The scene was a life outside of a life. People went by different names than in their everyday lives. You could be good friends with someone despite never seeing them without a wig or a pair of sunglasses covering their faces. You were whoever you told people you were, and you could give away as much or as little as you wanted. You were defined by what you made of yourself, not what you left behind.

The parties were definitely a space frequented by the young. Door policies were never strict, and 'youngers' were sometimes no older than 14. If you did get stopped for ID, knowing the promoters granted you access without it. The scene played its part in raising kids who were disowned by their families or felt disenfranchised by the area they lived in. For those living in London’s gay youth hostels, especially, the scene was all they had. "When I was with Stonewall Housing it was a constant party," says Jeremy, a club regular. "We all had so much energy and optimism, but nowhere to put it. So we opted for clubs, and who wore the best outfits. It was an event and an occasion."

"When I was with Stonewall Housing it was a constant party," says Jeremy, a club regular. "We all had so much energy and optimism, but nowhere to put it. So we opted for clubs, and who wore the best outfits. It was an event and an occasion."

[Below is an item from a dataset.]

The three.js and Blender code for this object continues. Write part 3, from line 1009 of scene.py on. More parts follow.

Wearing the best designer clothes won respect, but those who couldn't afford them found other ways to compete. Many would steal or find sugar daddies to buy outfits for them to wear to the bashments. Partygoers who uploaded photos to Facebook with receipts and original boxes to prove they weren’t stolen got top ratings.

"We used to go Selfridges a lot," says Alex, another regular on the scene. "We never had any cash to buy nothing, but we used to just crapes (steal). Anything really – perfume, small bottles of vodka from food hall, whatever. I heard stories about some girls just running in, grabbing bags and dashing out."

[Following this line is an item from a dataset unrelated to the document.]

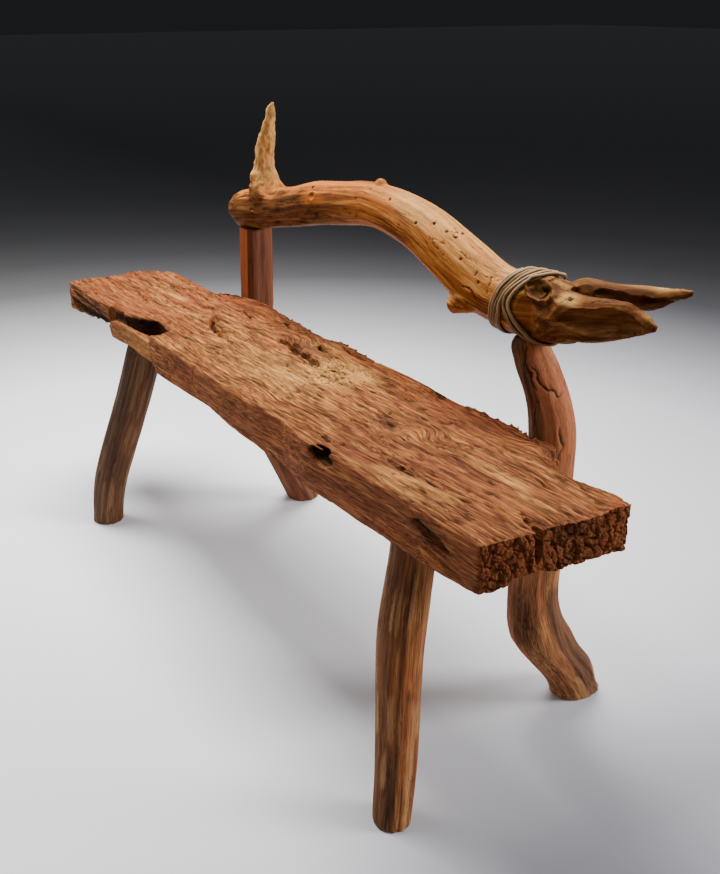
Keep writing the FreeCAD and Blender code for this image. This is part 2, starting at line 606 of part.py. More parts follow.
# The prong on the left end: level stations, (height, lean, girth, oval). Its root grows out of the
# rail, so heights and girths there are shares of the rail's; above they are of the prong's sizes.
PRONG_ROOT_SHARES = ((0.052, 0.30, 1.223, 0.60), (0.34, 0.42, 1.393, 0.64),
                     (0.549, 0.34, 1.210, 0.76))
PRONG_SHARES = (
    (0.294, 0.10, 1.18, 0.90), (0.417, 0.01, 0.80, 0.96), (0.554, 0.12, 0.72, 0.96),
    (0.69, 0.35, 0.63, 0.96), (0.824, 0.60, 0.46, 0.95), (0.94, 0.82, 0.30, 0.95),
    (1.00, 0.96, 0.13, 0.95),
)
prong_rings = []
for tall, dia, shares in (("Sizes.rail_dia", "Sizes.rail_dia", PRONG_ROOT_SHARES),
                          ("Sizes.prong_tall", "Sizes.prong_dia", PRONG_SHARES)):
    for up, lean, girth, oval in shares:
        prong_rings.append(ring(f"prong_ring_{len(prong_rings)}",
                                f"{LEFT_POST_X} + Sizes.prong_in + Sizes.prong_lean * {lean}",
                                LEFT_POST_Y, f"{RAIL_LEFT_Z} + {tall} * {up}",
                                f"{dia} * {girth}", oval))
prong = loft("prong", prong_rings)

# The cut side branch under the rail, aimed by shares of its length, and the small knot on the
# crown.
STUB_ALONG_SHARE = 0.905
STUB_HEIGHT_SHARE = -0.07
STUB_ROOT_SHARE = 1.9
STUB_LEFT_SHARE = 0.62
STUB_FRONT_SHARE = 0.30
STUB_DOWN_SHARE = 0.27
STUB_LEVEL = f"sqrt({STUB_LEFT_SHARE} * {STUB_LEFT_SHARE} + {STUB_FRONT_SHARE} * {STUB_FRONT_SHARE})"
STUB_TURN = (f"create(<<rotation>>; create(<<vector>>; {STUB_FRONT_SHARE}; -{STUB_LEFT_SHARE}; 0); "
             f"atan2({STUB_LEVEL}; -{STUB_DOWN_SHARE}))")
stub = doc.addObject("Part::Cone", "stub")
bind(stub, "Radius1", f"Sizes.stub_dia / 2 * {STUB_ROOT_SHARE}")
bind(stub, "Radius2", "Sizes.stub_dia / 2")
bind(stub, "Height", "Sizes.stub_long")
bind(stub, "Placement", place(f"{LEFT_POST_X} + {SPAN} * {STUB_ALONG_SHARE}",
                              f"{LEFT_POST_Y} + {POST_SHIFT} * {STUB_ALONG_SHARE}",
                              rail_z(STUB_HEIGHT_SHARE), STUB_TURN))
KNOT_ALONG_SHARE = 0.543
KNOT_SIZE_SHARE = 0.15
KNOT_HEIGHT_SHARE = 0.40
knot = doc.addObject("Part::Sphere", "crown_knot")
bind(knot, "Radius", f"Sizes.rail_dia * {KNOT_SIZE_SHARE}")
bind(knot, "Placement", place(f"{LEFT_POST_X} + {SPAN} * {KNOT_ALONG_SHARE}",
                              f"{LEFT_POST_Y} + {POST_SHIFT} * {KNOT_ALONG_SHARE}",
                              f"{rail_z(1)} + Sizes.rail_dia * {KNOT_HEIGHT_SHARE}"))


# Flats let into the underside of the rail for the post tops.
def flat(name, x, y, half_x, flat_z):
    box = doc.addObject("Part::Box", name)
    bind(box, "Length", f"{half_x} * 2")
    bind(box, "Width", "Sizes.rail_dia * 2")
    bind(box, "Height", "Sizes.rail_dia")
    bind(box, "Placement", place(f"{x} - {half_x}", f"{y} - Sizes.rail_dia",
                                 f"{flat_z} - Sizes.rail_dia"))
    return box


RIGHT_TOP_SHARES = UPPER_BRANCH_SHARES[-1]
left_flat = flat("left_flat", LEFT_TOP_X, LEFT_POST_Y,
                 "(Sizes.left_post_wide / 2 + Sizes.flat_deep)", LEFT_FLAT_Z)
right_flat = flat("right_flat",
                  f"({RIGHT_POST_X} - Sizes.right_post_lean * {RIGHT_TOP_SHARES[1]})", RIGHT_POST_Y,
                  "(Sizes.right_post_dia / 2)", RIGHT_FLAT_Z)
rail_whole = fuse("rail_whole", [rail_trunk, front_jaw, rear_jaw, prong, stub, knot])
keep("back_rail", cut("rail", rail_whole,
                      [left_flat, right_flat, left_dowel_bore, right_dowel_bore]))
doc.recompute()

# The lashing: one unbroken vine round the neck. Five turns pass under it to the left of the
# post's top and the last three slant across to its right. Places along the rail are counted
# from the middle of the post's top, as shares of the rail's girth there.
VINE_TURNS = 8
LEFT_TURNS = 5
VINE_TOP_SHARE = -0.31
VINE_SIDE_SHARE = -0.47
VINE_UNDER_LEFT_SHARE = -0.685
VINE_UNDER_RIGHT_SHARE = 0.38
VINE_UNDER_STRETCH_SHARE = 1.45
VINE_SIDES = 3
VINE_SLOPE_STEP = math.radians(1)


def rail_section(x):
    """Centre and half sizes of the rail at a place along it, read between its stations."""
    table = [[measure(item) if isinstance(item, str) else item for item in station]
             for station in rail_stations]
    for left, right in zip(table, table[1:]):
        if left[0] <= x <= right[0]:
            part = (x - left[0]) / (right[0] - left[0])
            y, z, dia, oval = [a + (b - a) * part for a, b in zip(left[1:], right[1:])]
            return y, z, dia / 2, dia / 2 * oval
    raise ValueError("the lashing runs off the rail")


def vine_point(x, angle):
    """A point of the vine's middle line, angle counted from the top towards the front."""
    y, z, high, deep = rail_section(x)
    lift = measure("Sizes.vine_dia / 2 + Sizes.vine_lift")
    return Vector(x, y - (deep + lift) * math.sin(angle), z + (high + lift) * math.cos(angle))


def vine_places():
    """Quarter by quarter: (place along the rail, angle) from the back, over the top, round."""
    middle = measure(RIGHT_TOP_X)
    girth = measure(f"Sizes.rail_dia * {NECK_DIA_SHARE}")
    top, side, under = (measure(f"Sizes.vine_pitch_{name}") for name in ("top", "side", "under"))
    places = [(middle + girth * VINE_SIDE_SHARE - side, -math.pi / 2)]
    for turn in range(VINE_TURNS):
        start = turn * 2 * math.pi
        beside_x = middle + girth * VINE_SIDE_SHARE + side * turn
        if turn < LEFT_TURNS:
            below_x = middle + girth * VINE_UNDER_LEFT_SHARE + under * turn
        else:
            beside_x += measure("Sizes.vine_split")
            step = under * VINE_UNDER_STRETCH_SHARE * (turn - LEFT_TURNS)
            below_x = middle + girth * VINE_UNDER_RIGHT_SHARE + step
        places.append((middle + girth * VINE_TOP_SHARE + top * turn, start))
        places.append((beside_x, start + math.pi / 2))
        places.append((below_x, start + math.pi))
        places.append((beside_x + side / 4, start + math.pi * 1.5))
    return places


def arc(start, tangent, end):
    """The arc from start to end that leaves along the tangent."""
    chord = end - start
    normal = chord - tangent * chord.dot(tangent)
    normal.normalize()
    radius = chord.dot(chord) / (2 * chord.dot(normal))
    centre = start + normal * radius
    middle = (start - centre) + (end - centre)
    middle.normalize()
    return Part.Arc(start, centre + middle * abs(radius), end), abs(radius)


def biarc(start, start_way, end, end_way):
    """Two arcs that meet smoothly between two points with given directions."""
    chord = end - start
    ways = start_way + end_way
    bend = 2 * (1 - start_way.dot(end_way))
    along = chord.dot(ways)
    reach = (math.sqrt(along * along + bend * chord.dot(chord)) - along) / bend
    meet = (start + end + (start_way - end_way) * reach) * 0.5
    first, first_radius = arc(start, start_way, meet)
    second, second_radius = arc(end, end_way * -1, meet)
    back = Part.Arc(meet, second.value(0.5 * (second.FirstParameter + second.LastParameter)), end)
    return [first, back], [first_radius, second_radius]


places = vine_places()
points = [vine_point(x, angle) for x, angle in places]
ways = []
for number in range(len(points)):
    x, angle = places[number]
    before = places[max(number - 1, 0)]
    after = places[min(number + 1, len(places) - 1)]
    slope = (after[0] - before[0]) / (after[1] - before[1])
    step = VINE_SLOPE_STEP
    way = vine_point(x + slope * step, angle + step) - vine_point(x - slope * step, angle - step)
    way.normalize()
    ways.append(way)
vine_dia = measure("Sizes.vine_dia")
edges = [Part.LineSegment(points[0] - ways[0] * vine_dia, points[0]).toShape()]
radii = []
for number in range(len(points) - 1):
    arcs, sizes = biarc(points[number], ways[number], points[number + 1], ways[number + 1])
    edges.extend(item.toShape() for item in arcs)
    radii.extend(sizes)
edges.append(Part.LineSegment(points[-1], points[-1] + ways[-1] * vine_dia).toShape())
vine_path = Part.Wire(edges)


def vine_section():
    """A plain section with few sides, square to the start of the vine."""
    start = points[0] - ways[0] * vine_dia
    turn = Rotation(Vector(0, 0, 1), ways[0])
    corners = []
    for number in range(VINE_SIDES + 1):
        angle = 2 * math.pi * number / VINE_SIDES
        spoke = Vector(math.cos(angle), math.sin(angle), 0) * (vine_dia / 2)
        corners.append(start + turn.multVec(spoke))
    return Part.makePolygon(corners)


vine = doc.addObject("Part::Feature", "vine_lashing")
vine.Shape = vine_path.makePipeShell([vine_section()], True, False)
keep("vine_lashing", vine)


def least_gap(wire, step, skip):
    """Least distance between strands of a wound wire, measured on points along it."""
    samples = wire.discretize(Distance=step)
    far = int(skip / step)
    least = min(a.distanceToPoint(b) for number, a in enumerate(samples)
                for b in samples[number + far:])
    return least - vine_dia


GAP_STEP_SHARE = 0.4
GAP_SKIP_SHARE = 12
print(f"vine: {vine_path.Length:.0f} mm long, tightest bend {min(radii):.1f} mm, least gap to "
      f"itself {least_gap(vine_path, vine_dia * GAP_STEP_SHARE, vine_dia * GAP_SKIP_SHARE):.2f} mm")
doc.recompute()

# Nothing is written unless everything is sound.
for thing in doc.Objects:
    faults = [word for word in thing.State if word in ("Invalid", "Error")]
    assert not faults, f"{thing.Name}: {thing.State}"
for node, thing in nodes.items():
    shape = thing.Shape
    assert not shape.isNull() and shape.isValid(), f"{node} has no sound shape"
    assert len(shape.Solids) == 1, f"{node} is {len(shape.Solids)} solids"
for node, thing in nodes.items():
    thing.Shape.exportStep(f"parts/{node}.step")
    box = thing.Shape.BoundBox
    print(f"{node}: volume {thing.Shape.Volume / 1000:.0f} cm3, x {box.XMin:.0f} to {box.XMax:.0f}, "
          f"y {box.YMin:.0f} to {box.YMax:.0f}, z {box.ZMin:.0f} to {box.ZMax:.0f}")
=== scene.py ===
# %% [markdown]
# # A driftwood bench
# The bench is found wood: one weathered slab on three stick legs, a crooked branch that is the
# fourth leg and a back post in one, a hewn post, and a forked branch laid over both as a back
# rail, lashed at its neck with vine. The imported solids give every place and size. Each large
# piece starts from its solid, gets an even skin, and is then carved and weathered by moving that
# skin's points with short functions of place, the way a sculptor works from big forms to small.
# Only the vine is wound anew, on the finished rail.

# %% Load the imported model
import math
from functools import partial

import bmesh
import bpy
import numpy as np
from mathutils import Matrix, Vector
from mathutils.bvhtree import BVHTree


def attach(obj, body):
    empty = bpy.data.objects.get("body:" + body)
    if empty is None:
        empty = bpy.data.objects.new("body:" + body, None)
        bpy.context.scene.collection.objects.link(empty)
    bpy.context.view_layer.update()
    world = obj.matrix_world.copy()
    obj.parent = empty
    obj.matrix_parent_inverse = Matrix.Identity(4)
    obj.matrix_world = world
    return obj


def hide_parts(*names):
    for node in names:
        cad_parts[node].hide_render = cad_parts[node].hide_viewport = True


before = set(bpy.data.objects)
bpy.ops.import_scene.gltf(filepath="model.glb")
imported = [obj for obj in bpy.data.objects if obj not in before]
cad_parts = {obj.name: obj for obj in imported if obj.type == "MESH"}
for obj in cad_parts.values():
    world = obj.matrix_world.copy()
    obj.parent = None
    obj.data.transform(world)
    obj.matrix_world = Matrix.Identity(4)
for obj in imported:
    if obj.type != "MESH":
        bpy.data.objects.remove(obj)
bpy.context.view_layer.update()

# %% [markdown]
# ## The camera
# The photograph looks down along the bench from its right front corner. The place, the tilt and
# the lens were worked out from the slab's parallel edges and the feet on one level floor.

# %% Camera
CAMERA_PLACE = (1.4034, -0.8051, 0.9778)
CAMERA_AZIMUTH = math.radians(56.59)
CAMERA_TILT = math.radians(90 - 23.09)
CAMERA_LENS, SENSOR_WIDTH = 42.51, 36


def add_object(name, data):
    """A new object in the scene, made of the camera, lamp or mesh data given."""
    made = bpy.data.objects.new(name, data)
    bpy.context.collection.objects.link(made)
    return made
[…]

As this generation eventually moves on, the increasing lack of LGBTQ-specific parties representing Caribbean music is making it difficult for a new wave to frequent the underground scene. As more venues are sold to make way for flats and other such building projects, rent is rocketing and the number of club venues has plummeted. Club managers are increasingly prioritising events that cater to the majority. Unless it can be sold, diversity is becoming something that is typically bad for business. Throughout the clubbing scene in London, diversity and its people are victims of social cleansing.

Societal change is inevitable. What is unfortunate, though, is the influx of vulnerabilities it has brought with it. These clubs offered people a platform to meet one another. The decline of LGBTQ nights has squeezed the community into smaller bars. Longer queues, less space to dance and late-night licenses being revoked are all factors that are making LGBTQ nightlife less enjoyable and ignoring the needs of the community. As a result, a new generation of gay clubbers is increasingly doing its partying at home.

'Chill-out' culture is fast becoming an alternative to clubbing for gay men. The trend has its roots in social networking apps such as Grindr, Hornet and Black Gay Chat (a favourite among young men on the underground dancehall scene), but has been embraced by a wider audience in recent months. Group sex and the use of drugs like GHB and crystal meth are commonplace; such activities being far more easily accommodated when partying at home with no bouncers around.

A worrying development, since studies have shown that the rise of chem-sex has paralleled a rise in HIV transmission. “Its really sad to see how the scene works now and how it has changed," says a partygoer called Bamby. "People take drugs more now, and because some of the new generations are too young to work you see them sucking dicks for a bump... You laugh and joke about it, but when you get home and think about it it’s just sad.”

"People take drugs more now, and because some of the new generations are too young to work you see them sucking dicks for a bump... You laugh and joke about it, but when you get home and think about it it’s just sad.”

Nightlife has played a fundamental part in the growth of many LGBTQ people. For young men and women seeking space to explore, the decline of clubbing scenes means that 'chill-out' culture is increasingly seen as the best option. Substance abuse and risky sex is a big part of that culture, and its emergence is a dangerous consequence of the shutdown of clubs for LGBTQ minorities in London. These cultures need space.